The KGB would have admired the folks who used the carrot as a bodyguard for radar.
Another KGB plant was to suggest that American tourists in far flung places were kidnappers who were after children to get their organs for transplants.
I recall that at least one unfortunate tourist was lynched by villagers in Guatemala who believed this.
Among the very best artists in this delicate dance are the British.
One of the most notorious coups dates from 1924, in the affair of the Zinoviev Letter. This contained instructions from Gregory Zinoviev, head of the Soviet Union's international department, to the British Communist Party calling for revolution.
"Armed warfare," it stated, "must be preceded by a struggle against the inclinations to compromise which are embedded in the majority of British workmen."
Nice to see that compromise was a well regarded virtue even then.
Since the British Government under the Labour Party leader Ramsay MacDonald had shortly before signed an agreement with the young Soviet Union, the "letter" did Mr MacDonald no good in the next election, which he lost.
It is now believed that the letter was forged by one agent in MI5 and leaked to the press by another.
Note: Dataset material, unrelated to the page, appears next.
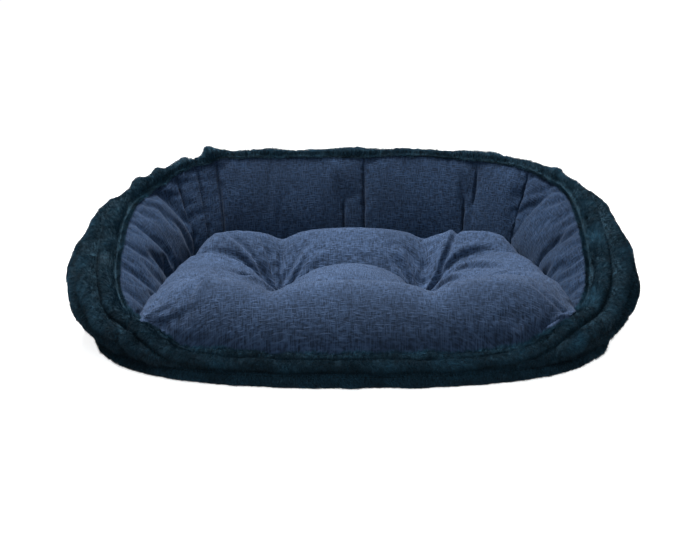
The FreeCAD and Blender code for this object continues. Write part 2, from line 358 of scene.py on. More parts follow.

It is regarded as one of the greats in a rather crowded field.
Britain was also fully engaged in propaganda during the Northern Ireland conflict. I remember an officer at army HQ at Lisburn who used to give reporters a blow by blow account of the deeds of more or less every alleged member of the IRA.
It was a such a stunning performance that one wondered how the IRA managed to be so active.
It was mostly propaganda, of course, designed presumably to show how the military was on top of events. Events actually proved otherwise.
The day after Bloody Sunday, the army claimed - and the BBC reported the claim - that four of those shot dead by the paratroops in Derry were on the "wanted list".
The problem was that the wanted list must have included practically every young nationalist in the province. It was only in later years that all the dead were finally declared to be have been "innocent". But the damage was done at the time.
Some of the best black propaganda attacks are on the personal attributes of the target. Hitler is to this day renowned for having less than his full complement of masculine equipment.
Scoffing at someone is often more effective than demonising them.
Maybe the new Pentagon unit will come up with something about Osama Bin Laden. Watch out for it.